Your monthly source for all the news from your favourite Library + Archives!
Resources
• Take a look at some of the new books & Artists’ Books that we added to our collections this month!
Services
• There are open hours in the Archives, Artists’ Books, + Special Collections Room every weekday from 2:00pm – 3:00pm. These hours give you more access to our Special Collections, including rare books, artists’ books and magazines, records, archival materials and items from the print collection. You can also get help with your research at the same time!
• Need help with your research, but don’t want to come to the Library? Try using AskAway, our research help chat! This service is monitored by your real human ECU Library staff most afternoons, and if you reach out outside those hours (or if we miss your message) you’ll be connected with a library professional from another B.C. post-secondary institution.
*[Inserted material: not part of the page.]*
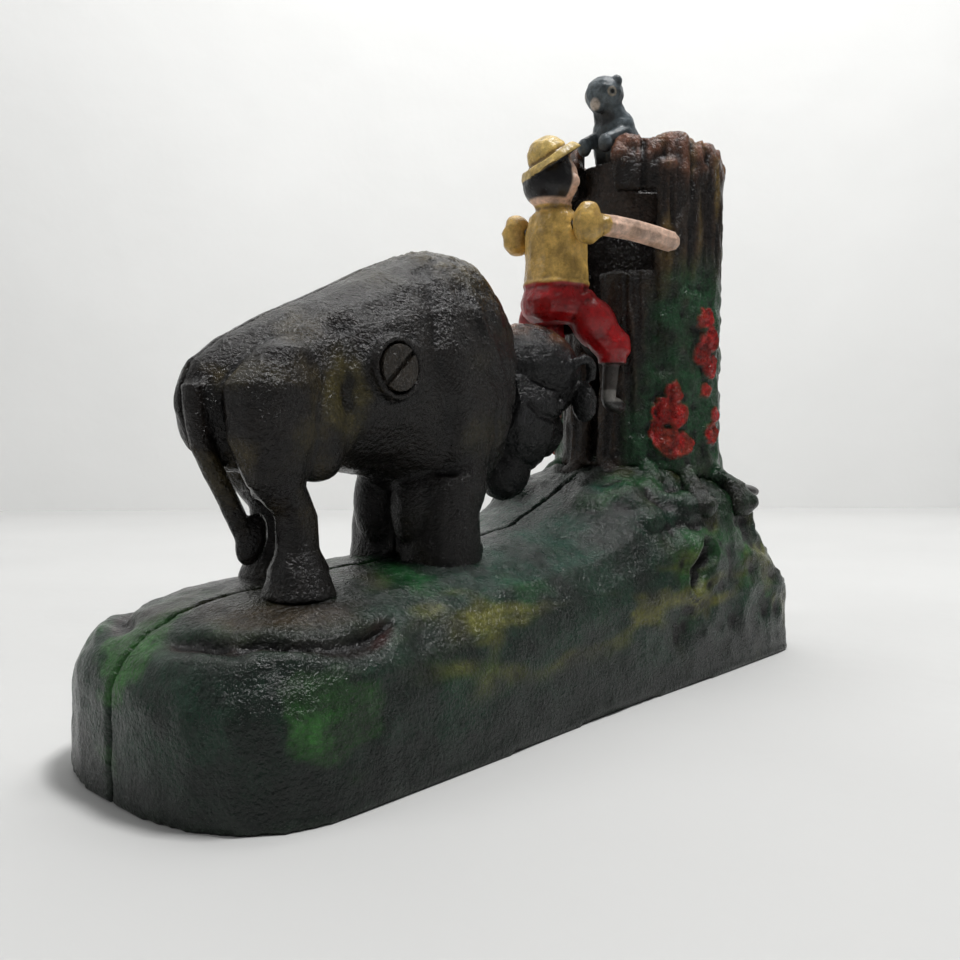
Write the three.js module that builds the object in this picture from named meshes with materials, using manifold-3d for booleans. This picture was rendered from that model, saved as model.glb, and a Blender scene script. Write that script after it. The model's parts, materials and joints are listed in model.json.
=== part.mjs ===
// Cast-iron mechanical bank: a bison lifts its head and butts a boy up a tree
// while a raccoon ducks down inside the hollow trunk.
// Millimetres, +Z up, +X towards the tree and the thumb lever.
import * as THREE from 'three';
import { mergeVertices } from 'three/addons/utils/BufferGeometryUtils.js';
import Module from 'manifold-3d';

const wasm = await Module();
wasm.setup();

// ---- Driving dimensions ----------------------------------------------------
const gap = 0.3; // between pieces that rest on each other
const runClearance = 0.5; // round pivots and guides
const wall = 2.6; // thickness of the hollow castings

const base = {
  length: 168.5,
  halfWidth: 29.5,
  waist: 1.2, // how far each side draws in at mid-length
  deck: 28.6, // height of the ground under the hind hooves
  hill: 11, // how far the hill at the tree rises above the ground line
  rearWall: 15, // upright part of the side at the rear
  frontWall: 25, // upright part of the side beside the tree
  frontFall: 12, // how far that side drops again at the front end
  draft: 0.9,
};
const leverReach = 28.5; // how far the thumb lever stands out of the front end
const rearX = -(base.length + leverReach) / 2;
const frontX = rearX + base.length;
const deck = base.deck;

const trunk = {
  radius: 19,
  ridge: 0.5, // depth of the bark flutes
  height: 90.5, // rim above the deck
  slot: 3.4, // width of the slot that the boy's slide runs in
};
trunk.x = frontX - 32.4;
trunk.front = trunk.x - trunk.radius;
trunk.bore = trunk.radius - trunk.ridge - wall;

const boyX = trunk.front - 13.1; // middle of the boy's body
const pivot = { x: boyX - 60.5, z: deck + 35.4 }; // screw that the head swings on
const headSweep = 39.4; // radius of the joint between mane and head
const screwRadius = 2.1;

const travel = { boy: 13, raccoon: 12 };
const pushWire = { x: pivot.x + 19, radius: 1.1 };
const leverPivot = { x: pushWire.x + 46, z: deck - 8.6, radius: 1.5 };
const rocker = { z: deck + 51.4, front: 9.2, thickness: 2.4, pin: 1.25, stud: 1.2, boss: 3.4 };
rocker.rear = rocker.front * travel.raccoon / travel.boy;

const plate = { bottom: 2.2, thickness: 1.5 };
const trap = { hole: 10.5, lap: 1.5, thickness: 1.1, reach: 13.5, rivet: 1.5 };
trap.pivotX = leverPivot.x + 26;
const plateScrew = { radius: 1.5, head: 2.8, headHeight: 1.2, post: 3.6 };
const treeScrew = { radius: 1.4, head: 2.6, headHeight: 1.4 };
const hoofTenon = 1.9;

// ---- Materials --------------------------------------------------------------
const paint = (color, roughness = 0.35, metalness = 0.1) =>
  new THREE.MeshStandardMaterial({ color, roughness, metalness });
const groundGreen = paint(0x1d4a2c);
const bisonBlack = paint(0x1c1815, 0.3);
const barkBrown = paint(0x2b221c, 0.4);
const jacketYellow = paint(0xb08a3c);
const fleshPink = paint(0xc99f84, 0.45);
const raccoonGrey = paint(0x4d575c, 0.45);
const castIron = paint(0x2a2826, 0.6, 0.6);
const screwSteel = paint(0x3a3835, 0.45, 0.8);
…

Events + Exhibitions in The Library + Archives
Musqueam activist Audrey Siegl will be available in the library for one-on-one meetings on Thursday, March 19 from 1:00pm – 4:00pm. Contact Ana Diab if you would like to sign up for a 15-minute visit.
Woven Forms
An exhibition from Heather Young’s Industrial Design 3rd Year Core Studio: Place Based Design class.
March 2nd – 6th, located at the Library entrance.
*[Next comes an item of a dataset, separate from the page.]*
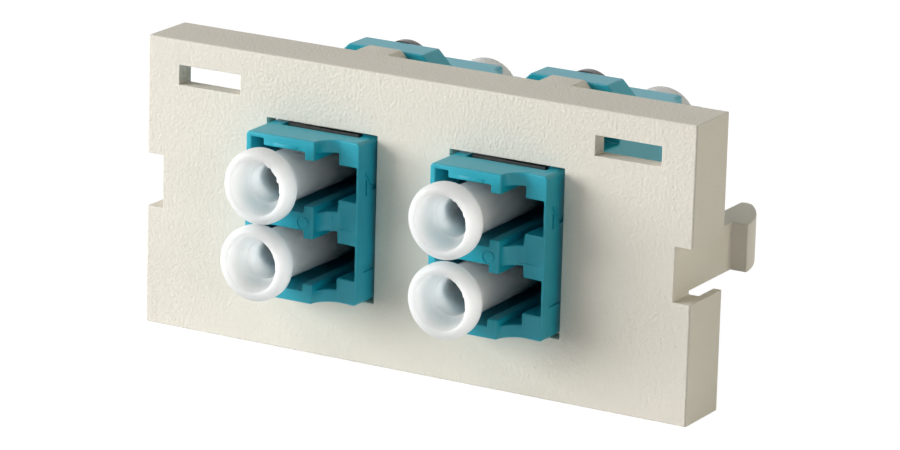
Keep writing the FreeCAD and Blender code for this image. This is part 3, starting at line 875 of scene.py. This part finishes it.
def crossed_wedges():
    """Two wedges, narrower at the bottom, that cross on the screw's axis."""
    wedges = []
    for turn in (0, math.pi / 2):
        drop_selection()
        bpy.ops.mesh.primitive_cube_add(size=1, rotation=(0, turn, 0),
                                        scale=(2 * RECESS_REACH, 2 * RECESS_DEPTH, RECESS_WIDTH))
        wedge = bpy.context.object
        wedge.name = "recess_wedge"
        settle(wedge)
        for point in wedge.data.vertices:
            if point.co.y > 0:
                point.co.x *= RECESS_TAPER
                point.co.z *= RECESS_TAPER
        wedges.append(wedge)
    return wedges

# %% One screw
screws = ending_in("screw")
low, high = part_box(screws[0])
FRAME_HEAD_HEIGHT = 1.5 * MM
HEAD_RADIUS = (high.x - low.x) / 2 + 0.1 * MM
HEAD_HEIGHT = 2.0 * MM
SHANK_RADIUS = 1.0 * MM
SHANK_LENGTH = high.y - low.y - FRAME_HEAD_HEIGHT
THREAD_START, THREAD_END = HEAD_HEIGHT + 0.3 * MM, HEAD_HEIGHT + SHANK_LENGTH - 0.1 * MM
SCREW_STEPS = 40

rings = screw_rings(HEAD_RADIUS, SHANK_RADIUS, HEAD_HEIGHT, SHANK_LENGTH)
screw_master = lathe("screw_master", rings, SCREW_STEPS)
settle(screw_master)
cut_thread(screw_master, SHANK_RADIUS, THREAD_START, THREAD_END)
for wedge in crossed_wedges():
    cut_or_add(screw_master, "DIFFERENCE", wedge)
report(screw_master)

# %% Four screws
FIRST_TURN, FURTHER_TURN = 0.4, 1.1

for place_in_row, node in enumerate(screws):
    low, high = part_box(node)
    seat = Vector(((low.x + high.x) / 2, high.y - FRAME_HEAD_HEIGHT + HEAD_HEIGHT, (low.z + high.z) / 2))
    turn = FIRST_TURN + FURTHER_TURN * place_in_row
    screw = copy_of(screw_master, node + "_turned")
    screw.matrix_world = (Matrix.Translation(seat) @ Matrix.Rotation(math.pi, 4, "X")
                          @ Matrix.Rotation(turn, 4, "Y"))
    hand_over(screw, "module", "screw_steel", screw_finish, node)
    smooth_up_to(screw, 35)
    print(node, "set at", [round(value / MM, 2) for value in seat])
bpy.data.objects.remove(screw_master)

# %% [markdown]
# ## The floor
#
# The module stands on its lower edge on a plain pale floor. In a shop picture the floor and the wall
# vanish into white, but they must not light the plastic more than a real studio would. So the floor is an
# ordinary pale surface for shadows and bounced light, and it looks white only to the camera and in
# reflections. The Light Path node tells those rays apart. A little of the true surface stays in the mix
# to keep the shadow.

# %% Floor
WHITE = (1, 1, 1, 1)
FLOOR_SIZE = 3
FLOOR_GLOW, GLOW_SHARE = 1.14, 0.85


def is_seen(tree):
    """1 for what the camera, a reflection or a clear material sees, and 0 for bounced light."""
    paths = Wire(tree).node("ShaderNodeLightPath").socket.node
    rays = [Wire(tree, paths.outputs[kind]) for kind in
            ("Is Camera Ray", "Is Glossy Ray", "Is Transmission Ray")]
    return rays[0] + rays[1] + rays[2] > 0.5


drop_selection()
bpy.ops.mesh.primitive_plane_add(size=FLOOR_SIZE, location=(0, 0, cad_box[0][2]))
floor = bpy.context.object
floor.name = "floor"
settle(floor)
floor_finish = bpy.data.materials.new("pale_floor")
floor_finish.use_nodes = True
tree = floor_finish.node_tree
shader = tree.nodes["Principled BSDF"]
shader.inputs["Base Color"].default_value = (0.86, 0.86, 0.86, 1)
shader.inputs["Roughness"].default_value = 0.9
glow = Wire(tree).node("ShaderNodeEmission", Color=WHITE, Strength=FLOOR_GLOW)
surface = Wire(tree).node("ShaderNodeMixShader", in_0=GLOW_SHARE * is_seen(tree),
                          in_1=Wire(tree, shader.outputs[0]), in_2=glow)
tree.links.new(surface.socket, tree.nodes["Material Output"].inputs["Surface"])
floor.data.materials.append(floor_finish)
print("floor at", round(cad_box[0][2] / MM, 2), "mm")

# %% [markdown]
# ## The light
#
# One large soft box from the left and a little above makes the form: it lights the front, and throws each
# adapter's long soft shadow to the right. A weaker one from high up on the same side brings out the tops
# of the adapters. Two weak boxes behind the plate's plane reach only its end and its top, and are
# slightly warm, as light that has bounced off ivory plastic is. A small lamp at the front right adds
# little light, but draws fine bright lines along the rounded edges. The room fills the rest. Everything
# is kept low enough that the white caps don't burn out.

# %% Light
ROOM_LIGHT = 0.055
world = bpy.data.worlds.new("studio")
world.use_nodes = True
bpy.context.scene.world = world
tree = world.node_tree
background = tree.nodes["Background"]
seen = is_seen(tree)
room = seen.blend((1.0, 0.97, 0.91, 1), WHITE)
tree.links.new(room.socket, background.inputs["Color"])
tree.links.new((ROOM_LIGHT + (1 - ROOM_LIGHT) * seen).socket, background.inputs["Strength"])


def softbox(name, place, size, power, colour):
    """A square studio light at a place in millimetres, turned to the object's middle."""
    data = bpy.data.lights.new(name, "AREA")
    data.size = size * MM
    data.energy = power
    data.color = colour
    lamp = bpy.data.objects.new(name, data)
    bpy.context.scene.collection.objects.link(lamp)
    lamp.location = Vector(place) * MM
    lamp.rotation_euler = (-lamp.location).to_track_quat("-Z", "Y").to_euler()
    print(name, "at", place, "mm,", power, "W")


softbox("key_light", (-590, -385, 150), 390, 5.9, (1, 1, 1))
softbox("upper_light", (-240, -270, 420), 300, 0.5, (1, 1, 1))
softbox("right_light", (500, 150, 60), 300, 0.86, (1.0, 0.95, 0.78))
softbox("top_light", (0, 250, 430), 300, 0.30, (1.0, 0.96, 0.83))
softbox("edge_light", (400, -350, 120), 60, 0.15, (1, 1, 1))
bpy.context.scene.view_settings.view_transform = "Standard"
- All objects tell a story through their design, materials, and use. Students were asked to source plant materials locally and build a wearable object that interacts with the human body. Iterations exercised a diverse range of generative making capabilities by testing and prototyping. Students were challenged to reconsider ideas about longevity, lifespan, and use, and let the place and materials speak and inform the work.
Before it fleets, as it fleets
Curated by Tami Han featuring artwork by Tami Han, Hee-won Shin, Daisy Kim, Ashley Chung and Jeongyun (Cece) Choi.
March 9th – April 2nd, in the Library Mezzanine.
- Humanity has entered an era of collecting: in the internet age, the act of collecting data has become both ubiquitous and unusually simple. However, the fundamental distinction exists between human and Artificial intelligence in this process. We do not merely collect ‘data,’ but rather the human involves assembling beautiful and ephemeral emotions.
- Before it fleets, as it fleets attends to things that we might lose and have lost in the rapid change of time. It raises a critical question about how to truly collect and preserve those fleeting experiences. This is especially pertinent, given the rapid development of Artificial Intelligence, the pure function of the algorithms is notably influencing negatively on the essence of judgment and the taste. While the use of Artificial Intelligence may interfere in the process of those vital developments, ultimately, we need to delve into the sublime depth of human emotions that the technology can never reach. Each artwork by the five artists in Before it fleets, as it fleets connotes the artist’s subjective meanings, offering personal narratives and inviting audiences to a journey to investigate their own personal memories and emotions in the past.